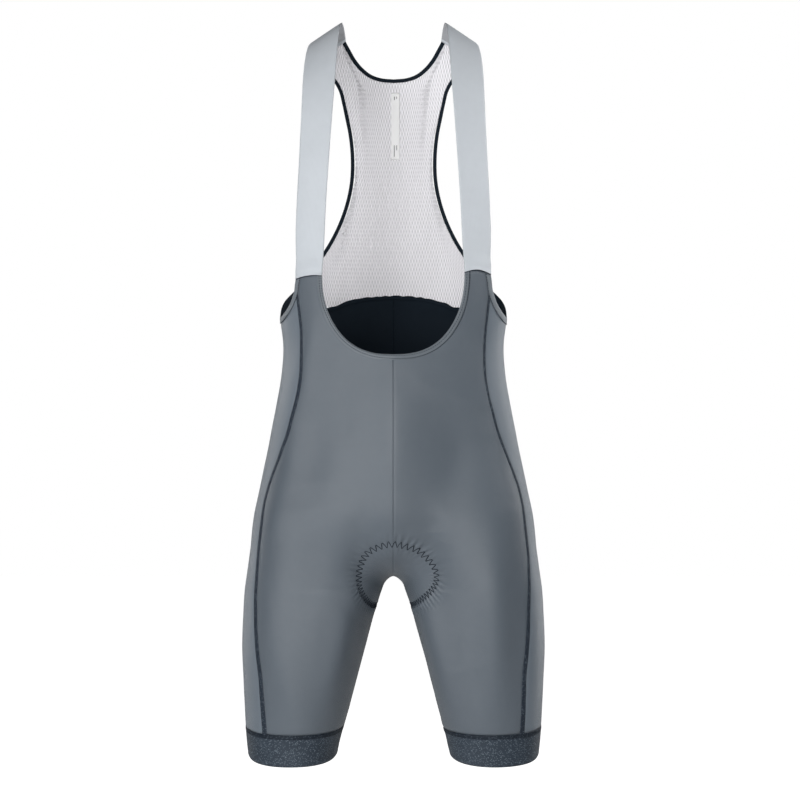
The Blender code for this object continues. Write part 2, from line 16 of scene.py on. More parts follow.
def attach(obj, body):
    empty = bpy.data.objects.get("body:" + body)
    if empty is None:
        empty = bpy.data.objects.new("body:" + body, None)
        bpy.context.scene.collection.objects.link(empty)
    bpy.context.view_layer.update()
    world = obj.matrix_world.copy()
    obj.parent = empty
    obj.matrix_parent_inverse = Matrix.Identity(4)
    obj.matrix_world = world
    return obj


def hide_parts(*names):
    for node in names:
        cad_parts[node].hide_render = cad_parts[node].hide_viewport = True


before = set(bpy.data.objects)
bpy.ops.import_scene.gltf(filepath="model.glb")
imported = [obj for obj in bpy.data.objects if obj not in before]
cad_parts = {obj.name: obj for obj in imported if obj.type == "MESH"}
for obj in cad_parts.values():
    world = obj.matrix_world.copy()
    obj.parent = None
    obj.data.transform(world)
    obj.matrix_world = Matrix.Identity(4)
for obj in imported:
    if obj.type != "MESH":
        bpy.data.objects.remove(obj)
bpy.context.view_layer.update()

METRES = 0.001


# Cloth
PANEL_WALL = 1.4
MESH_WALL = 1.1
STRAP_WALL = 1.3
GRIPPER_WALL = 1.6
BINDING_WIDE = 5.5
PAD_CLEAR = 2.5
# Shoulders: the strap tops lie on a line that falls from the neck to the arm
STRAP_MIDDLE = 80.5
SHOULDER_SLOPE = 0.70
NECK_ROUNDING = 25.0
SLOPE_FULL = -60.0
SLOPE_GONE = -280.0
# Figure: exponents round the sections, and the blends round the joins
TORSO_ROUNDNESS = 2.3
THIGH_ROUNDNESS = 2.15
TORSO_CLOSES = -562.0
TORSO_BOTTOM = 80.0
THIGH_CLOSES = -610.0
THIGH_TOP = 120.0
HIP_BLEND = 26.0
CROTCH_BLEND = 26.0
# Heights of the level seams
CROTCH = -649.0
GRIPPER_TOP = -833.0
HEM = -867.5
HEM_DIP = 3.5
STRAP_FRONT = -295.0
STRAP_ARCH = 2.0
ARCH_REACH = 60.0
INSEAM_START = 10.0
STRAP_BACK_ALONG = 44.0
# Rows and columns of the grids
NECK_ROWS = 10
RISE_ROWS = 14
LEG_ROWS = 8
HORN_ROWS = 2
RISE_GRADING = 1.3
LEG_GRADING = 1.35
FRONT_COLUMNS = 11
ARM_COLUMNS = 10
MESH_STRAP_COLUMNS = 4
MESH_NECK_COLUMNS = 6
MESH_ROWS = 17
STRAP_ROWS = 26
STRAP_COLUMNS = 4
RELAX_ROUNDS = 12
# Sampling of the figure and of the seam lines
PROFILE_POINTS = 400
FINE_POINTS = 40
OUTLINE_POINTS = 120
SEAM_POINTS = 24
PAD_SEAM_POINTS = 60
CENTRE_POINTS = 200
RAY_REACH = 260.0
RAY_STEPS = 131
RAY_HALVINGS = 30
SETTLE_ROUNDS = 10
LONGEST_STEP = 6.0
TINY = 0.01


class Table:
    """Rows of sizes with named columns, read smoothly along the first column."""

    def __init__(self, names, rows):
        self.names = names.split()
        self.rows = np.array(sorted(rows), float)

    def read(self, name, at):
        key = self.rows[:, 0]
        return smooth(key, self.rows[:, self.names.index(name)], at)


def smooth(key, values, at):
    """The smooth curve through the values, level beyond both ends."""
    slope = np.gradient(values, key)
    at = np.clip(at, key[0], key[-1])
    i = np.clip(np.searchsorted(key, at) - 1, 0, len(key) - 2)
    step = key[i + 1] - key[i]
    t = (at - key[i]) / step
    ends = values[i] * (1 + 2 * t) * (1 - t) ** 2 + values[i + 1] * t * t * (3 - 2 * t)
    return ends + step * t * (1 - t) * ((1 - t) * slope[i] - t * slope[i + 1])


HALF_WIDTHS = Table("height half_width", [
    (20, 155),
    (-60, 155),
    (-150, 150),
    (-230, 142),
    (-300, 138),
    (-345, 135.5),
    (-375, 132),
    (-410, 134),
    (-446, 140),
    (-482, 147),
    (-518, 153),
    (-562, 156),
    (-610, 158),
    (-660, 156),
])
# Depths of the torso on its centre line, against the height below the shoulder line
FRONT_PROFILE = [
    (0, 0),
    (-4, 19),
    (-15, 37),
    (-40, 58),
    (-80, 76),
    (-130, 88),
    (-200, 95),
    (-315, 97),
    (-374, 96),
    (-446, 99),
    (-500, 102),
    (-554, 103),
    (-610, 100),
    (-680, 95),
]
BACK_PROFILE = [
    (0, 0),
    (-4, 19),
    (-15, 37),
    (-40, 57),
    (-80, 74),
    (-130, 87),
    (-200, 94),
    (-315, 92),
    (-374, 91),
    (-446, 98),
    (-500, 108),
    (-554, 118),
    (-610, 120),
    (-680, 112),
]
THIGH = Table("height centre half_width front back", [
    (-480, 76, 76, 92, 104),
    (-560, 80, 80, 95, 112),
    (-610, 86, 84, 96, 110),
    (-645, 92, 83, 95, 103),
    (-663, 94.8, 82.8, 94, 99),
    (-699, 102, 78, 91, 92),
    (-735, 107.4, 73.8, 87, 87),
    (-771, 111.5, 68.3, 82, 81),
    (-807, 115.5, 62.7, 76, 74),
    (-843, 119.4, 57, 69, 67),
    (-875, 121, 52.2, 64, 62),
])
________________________
▶ Problem
Could you quote the material above in full, exactly as it stands?

▶ Final answer
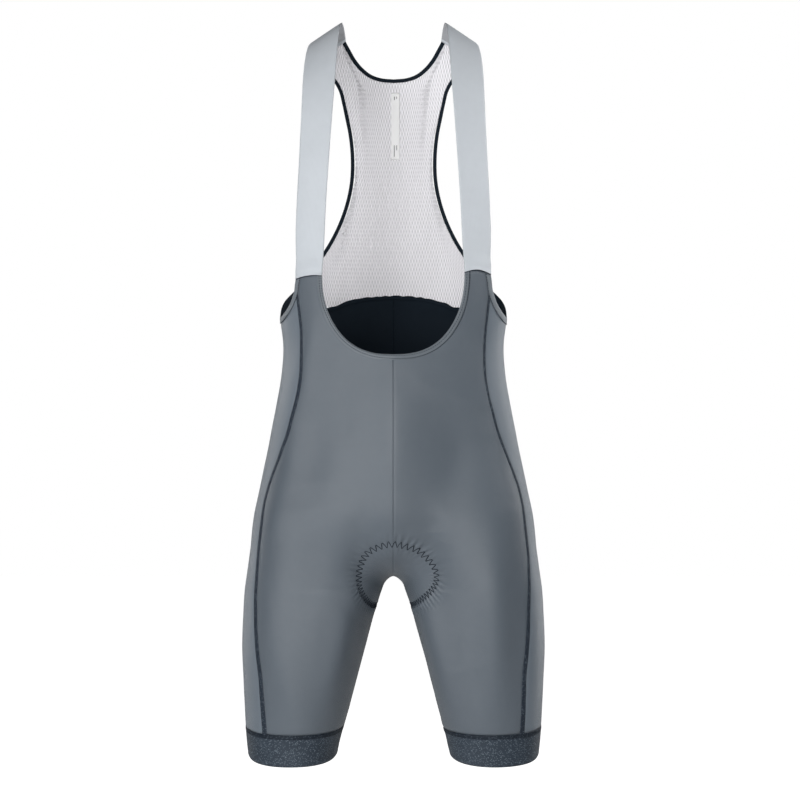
The Blender code for this object continues. Write part 2, from line 16 of scene.py on. More parts follow.
def attach(obj, body):
    empty = bpy.data.objects.get("body:" + body)
    if empty is None:
        empty = bpy.data.objects.new("body:" + body, None)
        bpy.context.scene.collection.objects.link(empty)
    bpy.context.view_layer.update()
    world = obj.matrix_world.copy()
    obj.parent = empty
    obj.matrix_parent_inverse = Matrix.Identity(4)
    obj.matrix_world = world
    return obj


def hide_parts(*names):
    for node in names:
        cad_parts[node].hide_render = cad_parts[node].hide_viewport = True


before = set(bpy.data.objects)
bpy.ops.import_scene.gltf(filepath="model.glb")
imported = [obj for obj in bpy.data.objects if obj not in before]
cad_parts = {obj.name: obj for obj in imported if obj.type == "MESH"}
for obj in cad_parts.values():
    world = obj.matrix_world.copy()
    obj.parent = None
    obj.data.transform(world)
    obj.matrix_world = Matrix.Identity(4)
for obj in imported:
    if obj.type != "MESH":
        bpy.data.objects.remove(obj)
bpy.context.view_layer.update()

METRES = 0.001


# Cloth
PANEL_WALL = 1.4
MESH_WALL = 1.1
STRAP_WALL = 1.3
GRIPPER_WALL = 1.6
BINDING_WIDE = 5.5
PAD_CLEAR = 2.5
# Shoulders: the strap tops lie on a line that falls from the neck to the arm
STRAP_MIDDLE = 80.5
SHOULDER_SLOPE = 0.70
NECK_ROUNDING = 25.0
SLOPE_FULL = -60.0
SLOPE_GONE = -280.0
# Figure: exponents round the sections, and the blends round the joins
TORSO_ROUNDNESS = 2.3
THIGH_ROUNDNESS = 2.15
TORSO_CLOSES = -562.0
TORSO_BOTTOM = 80.0
THIGH_CLOSES = -610.0
THIGH_TOP = 120.0
HIP_BLEND = 26.0
CROTCH_BLEND = 26.0
# Heights of the level seams
CROTCH = -649.0
GRIPPER_TOP = -833.0
HEM = -867.5
HEM_DIP = 3.5
STRAP_FRONT = -295.0
STRAP_ARCH = 2.0
ARCH_REACH = 60.0
INSEAM_START = 10.0
STRAP_BACK_ALONG = 44.0
# Rows and columns of the grids
NECK_ROWS = 10
RISE_ROWS = 14
LEG_ROWS = 8
HORN_ROWS = 2
RISE_GRADING = 1.3
LEG_GRADING = 1.35
FRONT_COLUMNS = 11
ARM_COLUMNS = 10
MESH_STRAP_COLUMNS = 4
MESH_NECK_COLUMNS = 6
MESH_ROWS = 17
STRAP_ROWS = 26
STRAP_COLUMNS = 4
RELAX_ROUNDS = 12
# Sampling of the figure and of the seam lines
PROFILE_POINTS = 400
FINE_POINTS = 40
OUTLINE_POINTS = 120
SEAM_POINTS = 24
PAD_SEAM_POINTS = 60
CENTRE_POINTS = 200
RAY_REACH = 260.0
RAY_STEPS = 131
RAY_HALVINGS = 30
SETTLE_ROUNDS = 10
LONGEST_STEP = 6.0
TINY = 0.01


class Table:
    """Rows of sizes with named columns, read smoothly along the first column."""

    def __init__(self, names, rows):
        self.names = names.split()
        self.rows = np.array(sorted(rows), float)

    def read(self, name, at):
        key = self.rows[:, 0]
        return smooth(key, self.rows[:, self.names.index(name)], at)


def smooth(key, values, at):
    """The smooth curve through the values, level beyond both ends."""
    slope = np.gradient(values, key)
    at = np.clip(at, key[0], key[-1])
    i = np.clip(np.searchsorted(key, at) - 1, 0, len(key) - 2)
    step = key[i + 1] - key[i]
    t = (at - key[i]) / step
    ends = values[i] * (1 + 2 * t) * (1 - t) ** 2 + values[i + 1] * t * t * (3 - 2 * t)
    return ends + step * t * (1 - t) * ((1 - t) * slope[i] - t * slope[i + 1])


HALF_WIDTHS = Table("height half_width", [
    (20, 155),
    (-60, 155),
    (-150, 150),
    (-230, 142),
    (-300, 138),
    (-345, 135.5),
    (-375, 132),
    (-410, 134),
    (-446, 140),
    (-482, 147),
    (-518, 153),
    (-562, 156),
    (-610, 158),
    (-660, 156),
])
# Depths of the torso on its centre line, against the height below the shoulder line
FRONT_PROFILE = [
    (0, 0),
    (-4, 19),
    (-15, 37),
    (-40, 58),
    (-80, 76),
    (-130, 88),
    (-200, 95),
    (-315, 97),
    (-374, 96),
    (-446, 99),
    (-500, 102),
    (-554, 103),
    (-610, 100),
    (-680, 95),
]
BACK_PROFILE = [
    (0, 0),
    (-4, 19),
    (-15, 37),
    (-40, 57),
    (-80, 74),
    (-130, 87),
    (-200, 94),
    (-315, 92),
    (-374, 91),
    (-446, 98),
    (-500, 108),
    (-554, 118),
    (-610, 120),
    (-680, 112),
]
THIGH = Table("height centre half_width front back", [
    (-480, 76, 76, 92, 104),
    (-560, 80, 80, 95, 112),
    (-610, 86, 84, 96, 110),
    (-645, 92, 83, 95, 103),
    (-663, 94.8, 82.8, 94, 99),
    (-699, 102, 78, 91, 92),
    (-735, 107.4, 73.8, 87, 87),
    (-771, 111.5, 68.3, 82, 81),
    (-807, 115.5, 62.7, 76, 74),
    (-843, 119.4, 57, 69, 67),
    (-875, 121, 52.2, 64, 62),
])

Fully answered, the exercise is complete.